I joined my colleagues in the Senate and passed the bipartisan Keep Kids Fed Act, a bill that allocates important funding and extends flexibility for communities around the country to provide kids healthy meals this summer and to help support schools and daycares in responding to supply chain challenges and high food costs for the upcoming school year. With 90 percent of schools still facing significant challenges as they return to normal operations, these flexibilities give schools and summer meal programs much-needed support to deal with ongoing food service issues and to keep kids fed.
Officially signed into law, the bipartisan Keep Kids Fed Act will:
- Extend flexibilities for summer meals in 2022 by waiving area eligibility, so summer providers can serve all children for free and continue options like meal delivery and grab-and-go.
- Extend administrative and paperwork flexibilities for schools through the 2022-23 school year.
- Allow students with a family income of 185 percent of poverty or below to qualify for free or reduced-cost meals for the 2022-23 school year.
- Increase the reimbursement rate for school lunch and school breakfast to help offset the increased cost of food and operating expenses. Schools will receive an additional 40 cents for each lunch and 15 cents for each breakfast served.

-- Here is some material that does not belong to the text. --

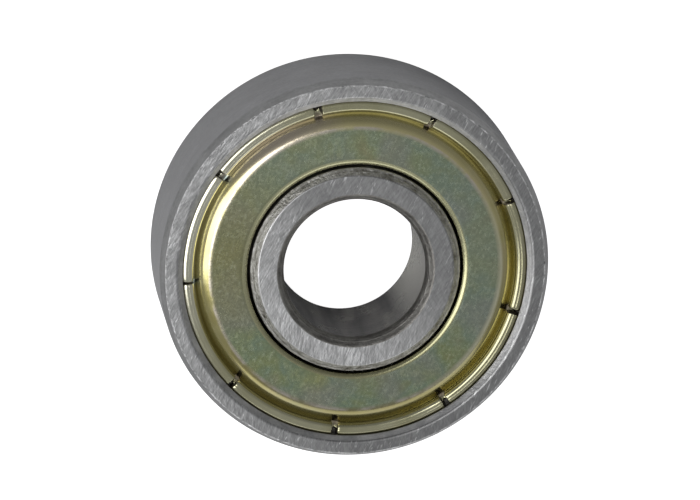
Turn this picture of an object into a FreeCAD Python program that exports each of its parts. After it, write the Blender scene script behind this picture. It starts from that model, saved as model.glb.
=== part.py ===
"""Shielded deep-groove ball bearing, 8 x 22 x 7 mm, lengths in millimetres.

+Z is the bearing's axis and the origin is its centre. The outer ring carries two pressed sheet
shields. The inner ring, the riveted two-piece cage and the seven balls turn inside it.
"""
import FreeCAD, Part
import math
import os

# --- boundary dimensions of the standard size ---
BORE_RADIUS = 4.0
OUTSIDE_RADIUS = 11.0
WIDTH = 7.0

# --- balls and raceways ---
BALL_COUNT = 7
BALL_RADIUS = 25.4 * 5 / 32 / 2          # 5/32 inch balls
PITCH_RADIUS = 7.5                       # circle of the ball centres
RADIAL_GAP = 0.0125                      # between a ball and the bottom of each groove
GROOVE_RADIUS = 0.52 * 2 * BALL_RADIUS   # groove section, a little slacker than the ball
INNER_LAND_RADIUS = 6.05                 # shoulder beside the inner groove
OUTER_LAND_RADIUS = 8.75                 # shoulder beside the outer groove

# --- outer ring ends ---
OUTER_CORNER_RADIAL = 0.27
OUTER_CORNER_AXIAL = 0.65
FACE_INNER_RADIUS = 10.05                # where the flat side face stops
LIP_RADIUS = 9.73                        # lip that holds the shield in
LIP_TOP = 3.24
LIP_BOTTOM = 3.14
UNDERCUT_RADIUS = 9.90                   # groove that the shield's curled edge snaps into
UNDERCUT_TOP = 2.95
LEDGE_HEIGHT = 2.45                      # seat under the shield

# --- inner ring ends ---
BORE_CORNER_RADIAL = 0.45
BORE_CORNER_AXIAL = 0.55
RECESS_RADIUS = 5.93                     # turned-down end inside the shield's rim
RECESS_START = 2.40
RECESS_SLOPE = 0.12
INNER_BEVEL_RADIUS = 5.50
INNER_BEVEL_BOTTOM = 3.16

# --- shields, pressed from sheet ---
SHEET = 0.25
SHIELD_TOP = 3.20                        # flat annulus
SHIELD_INNER_RADIUS = 6.12
RIM_BEND = 0.27                          # outside radius of the bend at the inner rim
RIM_END = 2.72                           # how far down the inner rim is turned
SHOULDER_START = 8.10                    # flat annulus ends and the sheet slopes down
SLOPE_ANGLE = 38.0                       # steepest part of that slope, from the flat, degrees
SHOULDER_BEND = 0.90                     # upper face's radius at the top of that slope
VALLEY_BEND = 0.30                       # upper face's radius at its foot
CURL_CENTRE_RADIUS = 9.47
CURL_RADIUS = 0.38                       # outside radius of the curled edge
CURL_END = 195.0                         # section angle where the curled edge stops, degrees
SLOT_COUNT = 9
SLOT_WIDTH = 0.30
SLOT_FLOOR_RADIUS = 8.80                 # slots run from here out through the curl
REAR_SHIELD_TURN = 13.0                  # the two shields' slots aren't lined up, degrees

# --- cage, two pressed halves and seven rivets ---
CAGE_SHEET = 0.30
CAGE_INNER_RADIUS = 6.65
CAGE_OUTER_RADIUS = 8.35
POCKET_GAP = 0.09
RIVET_RADIUS = 0.40
RIVET_HEAD_RADIUS = 0.62
RIVET_HEAD_HEIGHT = 0.26

HALF_WIDTH = WIDTH / 2
BALL_STEP = 360.0 / BALL_COUNT
CENTRE = FreeCAD.Vector(0, 0, 0)
X_AXIS = FreeCAD.Vector(1, 0, 0)
Z_AXIS = FreeCAD.Vector(0, 0, 1)


def section_point(point):
    """A point (radius, height) of a section, in the X-Z plane."""
    return FreeCAD.Vector(point[0], 0, point[1])


def turned(start, *steps):
    """Solid of revolution about +Z, from a section that ends where it starts.

    A step is the section's next point, or (point on the arc, next point).
    """
    edges = []
    here = start
    for step in steps:
        if isinstance(step[0], tuple):
            middle, there = step
            arc = Part.Arc(section_point(here), section_point(middle), section_point(there))
            edges.append(arc.toShape())
        else:
            there = step
            edges.append(Part.LineSegment(section_point(here), section_point(there)).toShape())
        here = there
    face = Part.Face(Part.Wire(edges))
    solid = face.revolve(CENTRE, Z_AXIS, 360)
    if solid.Volume < 0:
        solid.reverse()
    return solid


def flipped(point):
    """The same section point on the rear half."""
    return (point[0], -point[1])


def on_circle(centre, radius, degrees):
    """Section point on a circle, with 0 degrees outward and 90 degrees up."""
    angle = math.radians(degrees)
    return (centre[0] + radius * math.cos(angle), centre[1] + radius * math.sin(angle))


def make_outer_ring():
    """Ring with its raceway groove, and at each end a seat, an undercut and a lip for a shield."""
    groove_bottom = PITCH_RADIUS + BALL_RADIUS + RADIAL_GAP
    groove_depth = OUTER_LAND_RADIUS - (groove_bottom - GROOVE_RADIUS)
    groove_edge = (OUTER_LAND_RADIUS, math.sqrt(GROOVE_RADIUS ** 2 - groove_depth ** 2))
    end = [
        (OUTER_LAND_RADIUS, LEDGE_HEIGHT),
        (UNDERCUT_RADIUS, LEDGE_HEIGHT),
        (UNDERCUT_RADIUS, UNDERCUT_TOP),
        (LIP_RADIUS, LIP_BOTTOM),
        (LIP_RADIUS, LIP_TOP),
        (FACE_INNER_RADIUS, HALF_WIDTH),
        (OUTSIDE_RADIUS - OUTER_CORNER_RADIAL, HALF_WIDTH),
        (OUTSIDE_RADIUS, HALF_WIDTH - OUTER_CORNER_AXIAL),
    ]
    rear_end = [flipped(point) for point in reversed(end)]
    raceway = ((groove_bottom, 0.0), groove_edge)
    return turned(groove_edge, *end, *rear_end, flipped(groove_edge), raceway)


def make_inner_ring():
    """Ring with its raceway groove, a chamfered bore and turned-down, bevelled ends."""
    groove_bottom = PITCH_RADIUS - BALL_RADIUS - RADIAL_GAP
    groove_depth = (groove_bottom + GROOVE_RADIUS) - INNER_LAND_RADIUS
    groove_edge = (INNER_LAND_RADIUS, math.sqrt(GROOVE_RADIUS ** 2 - groove_depth ** 2))
    end = [
        (INNER_LAND_RADIUS, RECESS_START),
        (RECESS_RADIUS, RECESS_START + RECESS_SLOPE),
        (RECESS_RADIUS, INNER_BEVEL_BOTTOM),
        (INNER_BEVEL_RADIUS, HALF_WIDTH),
        (BORE_RADIUS + BORE_CORNER_RADIAL, HALF_WIDTH),
        (BORE_RADIUS, HALF_WIDTH - BORE_CORNER_AXIAL),
    ]
    rear_end = [flipped(point) for point in reversed(end)]
    raceway = ((groove_bottom, 0.0), groove_edge)
    return turned(groove_edge, *end, *rear_end, flipped(groove_edge), raceway)


def make_shield():
    """Front shield: turned-down inner rim, flat annulus, slope, valley and curled slotted edge."""
    shoulder_inside = SHOULDER_BEND - SHEET
    valley_outside = VALLEY_BEND + SHEET
    slope = math.radians(SLOPE_ANGLE)
    bend_sum = SHOULDER_BEND + VALLEY_BEND
    straight_drop = SHIELD_TOP - SHEET - LEDGE_HEIGHT - bend_sum * (1 - math.cos(slope))
    slope_run = bend_sum * math.sin(slope) + straight_drop / math.tan(slope)
    upper_bend = (SHOULDER_START, SHIELD_TOP - SHOULDER_BEND)
    valley_start = SHOULDER_START + slope_run
    lower_bend = (valley_start, LEDGE_HEIGHT + valley_outside)
    curl = (CURL_CENTRE_RADIUS, LEDGE_HEIGHT + CURL_RADIUS)
    curl_inside = CURL_RADIUS - SHEET
    rim_bend = (SHIELD_INNER_RADIUS + RIM_BEND, SHIELD_TOP - RIM_BEND)
    rim_inside = RIM_BEND - SHEET

    def bend(centre, radius, middle, end):
        return (on_circle(centre, radius, middle), on_circle(centre, radius, end))

    shield = turned(
        (SHIELD_INNER_RADIUS, RIM_END),
        on_circle(rim_bend, RIM_BEND, 180),
        bend(rim_bend, RIM_BEND, 135, 90),
        (SHOULDER_START, SHIELD_TOP),
        bend(upper_bend, SHOULDER_BEND, 90 - SLOPE_ANGLE / 2, 90 - SLOPE_ANGLE),
        on_circle(lower_bend, VALLEY_BEND, 270 - SLOPE_ANGLE),
        bend(lower_bend, VALLEY_BEND, 270 - SLOPE_ANGLE / 2, 270),
        (CURL_CENTRE_RADIUS, LEDGE_HEIGHT + SHEET),
        bend(curl, curl_inside, 0, 90),
        bend(curl, curl_inside, 135, CURL_END),
        on_circle(curl, CURL_RADIUS, CURL_END),
        bend(curl, CURL_RADIUS, 135, 90),
        bend(curl, CURL_RADIUS, 0, -90),
        (valley_start, LEDGE_HEIGHT),
        bend(lower_bend, valley_outside, 270 - SLOPE_ANGLE / 2, 270 - SLOPE_ANGLE),
        on_circle(upper_bend, shoulder_inside, 90 - SLOPE_ANGLE),
        bend(upper_bend, shoulder_inside, 90 - SLOPE_ANGLE / 2, 90),
        (rim_bend[0], SHIELD_TOP - SHEET),
        bend(rim_bend, rim_inside, 135, 180),
        (SHIELD_INNER_RADIUS + SHEET, RIM_END),
        (SHIELD_INNER_RADIUS, RIM_END),
    )
    slot_length = OUTSIDE_RADIUS - SLOT_FLOOR_RADIUS
    for index in range(SLOT_COUNT):
        slot = Part.makeBox(slot_length, SLOT_WIDTH, WIDTH)
        slot.translate(FreeCAD.Vector(SLOT_FLOOR_RADIUS, -SLOT_WIDTH / 2, 0))
        slot.rotate(CENTRE, Z_AXIS, index * 360.0 / SLOT_COUNT)
        shield = shield.cut(slot)
    return shield.Solids[0]


def at_pitch(shape, degrees):
    """A copy moved out to the pitch circle and turned about the bearing's axis."""
    placed = shape.copy()
    placed.translate(FreeCAD.Vector(PITCH_RADIUS, 0, 0))
    placed.rotate(CENTRE, Z_AXIS, degrees)
    return placed


def make_cage_half():
    """Front half of the ribbon cage: a flat web with a cup over each ball and a hole per rivet."""
    pocket_radius = BALL_RADIUS + POCKET_GAP
    band = Part.makeCylinder(CAGE_OUTER_RADIUS, WIDTH / 2)
    band = band.cut(Part.makeCylinder(CAGE_INNER_RADIUS, WIDTH / 2))
    half = Part.makeCylinder(CAGE_OUTER_RADIUS, CAGE_SHEET)
    for index in range(BALL_COUNT):
        cup = Part.makeSphere(pocket_radius + CAGE_SHEET, CENTRE, Z_AXIS, 0, 90, 360)
        half = half.fuse(at_pitch(cup, index * BALL_STEP))
    half = half.common(band)
    for index in range(BALL_COUNT):
        half = half.cut(at_pitch(Part.makeSphere(pocket_radius), index * BALL_STEP))
        hole = Part.makeCylinder(RIVET_RADIUS, CAGE_SHEET)
        half = half.cut(at_pitch(hole, (index + 0.5) * BALL_STEP))
    return half.removeSplitter().Solids[0]


def make_rivet():
    """Rivet with a low domed head on each face of the cage."""
    tip = CAGE_SHEET + RIVET_HEAD_HEIGHT
    dome_radius = (RIVET_HEAD_RADIUS ** 2 + RIVET_HEAD_HEIGHT ** 2) / (2 * RIVET_HEAD_HEIGHT)
    dome_half_angle = math.degrees(math.asin(RIVET_HEAD_RADIUS / dome_radius))
    dome_centre = (0.0, tip - dome_radius)
    dome_middle = on_circle(dome_centre, dome_radius, 90 - dome_half_angle / 2)
    return turned(
        (0.0, -tip),
        (flipped(dome_middle), (RIVET_HEAD_RADIUS, -CAGE_SHEET)),
        (RIVET_RADIUS, -CAGE_SHEET),
        (RIVET_RADIUS, CAGE_SHEET),
        (RIVET_HEAD_RADIUS, CAGE_SHEET),
        (dome_middle, (0.0, tip)),
        (0.0, -tip),
    )


def main():
    """Write every piece of the bearing to its own STEP file."""
    pieces = {
        "outer_ring": make_outer_ring(),
        "inner_ring": make_inner_ring(),
        "front_shield": make_shield(),
        "cage_half_front": make_cage_half(),
    }
    rear_shield = pieces["front_shield"].copy()
    rear_shield.rotate(CENTRE, X_AXIS, 180)
    rear_shield.rotate(CENTRE, Z_AXIS, REAR_SHIELD_TURN)
    pieces["rear_shield"] = rear_shield
    cage_half_rear = pieces["cage_half_front"].copy()
    cage_half_rear.rotate(CENTRE, X_AXIS, 180)
    pieces["cage_half_rear"] = cage_half_rear
    ball = Part.makeSphere(BALL_RADIUS)
    rivet = make_rivet()
    for index in range(BALL_COUNT):
        number = index + 1
        pieces[f"ball_{number}"] = at_pitch(ball, index * BALL_STEP)
        pieces[f"cage_rivet_{number}"] = at_pitch(rivet, (index + 0.5) * BALL_STEP)

    os.makedirs("parts", exist_ok=True)
    for name, shape in pieces.items():
        shape.exportStep(f"parts/{name}.step")
        print(f"{name:18s} valid={shape.isValid()} volume={shape.Volume:9.4f} mm3")


main()
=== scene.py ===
"""Looks of the shielded ball bearing: detailed rings, shields, balls, cage and rivets on the CAD frame.

Sections are written in millimetres as (radius, height), and finished meshes are scaled to metres.
Image angles run counter-clockwise from the picture's right, about the bearing's axis.
"""

import math

import bmesh
import bpy
import numpy as np
from mathutils import Matrix, Vector


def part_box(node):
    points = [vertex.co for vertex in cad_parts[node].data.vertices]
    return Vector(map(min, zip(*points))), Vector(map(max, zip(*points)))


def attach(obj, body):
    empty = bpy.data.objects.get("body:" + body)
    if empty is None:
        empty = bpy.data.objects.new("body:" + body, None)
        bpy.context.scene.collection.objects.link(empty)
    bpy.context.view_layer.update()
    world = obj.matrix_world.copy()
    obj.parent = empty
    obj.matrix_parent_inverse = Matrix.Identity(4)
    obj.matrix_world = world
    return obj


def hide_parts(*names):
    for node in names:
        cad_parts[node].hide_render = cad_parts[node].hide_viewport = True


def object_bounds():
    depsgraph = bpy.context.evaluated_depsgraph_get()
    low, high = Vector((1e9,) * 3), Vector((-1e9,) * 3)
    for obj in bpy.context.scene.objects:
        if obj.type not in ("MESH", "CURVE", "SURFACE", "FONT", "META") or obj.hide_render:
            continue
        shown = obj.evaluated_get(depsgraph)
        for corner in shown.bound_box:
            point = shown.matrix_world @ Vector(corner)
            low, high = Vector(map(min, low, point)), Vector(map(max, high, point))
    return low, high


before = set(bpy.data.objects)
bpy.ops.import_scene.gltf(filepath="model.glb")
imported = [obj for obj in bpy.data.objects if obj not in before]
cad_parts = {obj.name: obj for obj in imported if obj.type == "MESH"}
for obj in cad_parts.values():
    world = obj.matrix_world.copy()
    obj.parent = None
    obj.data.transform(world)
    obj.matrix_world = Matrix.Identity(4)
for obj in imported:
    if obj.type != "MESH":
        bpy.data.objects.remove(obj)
cad_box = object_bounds()

MM = 0.001

# --- rings and balls, in millimetres ---
BALL_COUNT = 7
PITCH_RADIUS = 7.50                     # of the circle that the balls' centres lie on
GROOVE_RADIUS = 2.064                   # 52 % of a ball's diameter
GROOVE_SHIFT = 0.067                    # of a groove's centre from the pitch circle, away from the groove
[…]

- Help some daycares and home care providers offset increased costs by providing additional reimbursement per meal.
Passing the Keep Kids Fed Act is a strong first step in ensuring our kids are kept fed through the school year, but our work is not done. There are still additional steps and action items needed to strengthen child nutrition programs—for example, extending additional waivers and finding a path forward to ensure all families, many whom are struggling with rising food and gas costs, have the option to receive free school meals—keeping all students nourished and ready to learn. Eliminating free school meals puts too many students at risk of going hungry.
There’s no time to waste—this is about the health and wellbeing of our kids. I promise I will continue fighting for Oregonians and supporting legislation that brings us closer to ending hunger in Oregon and beyond.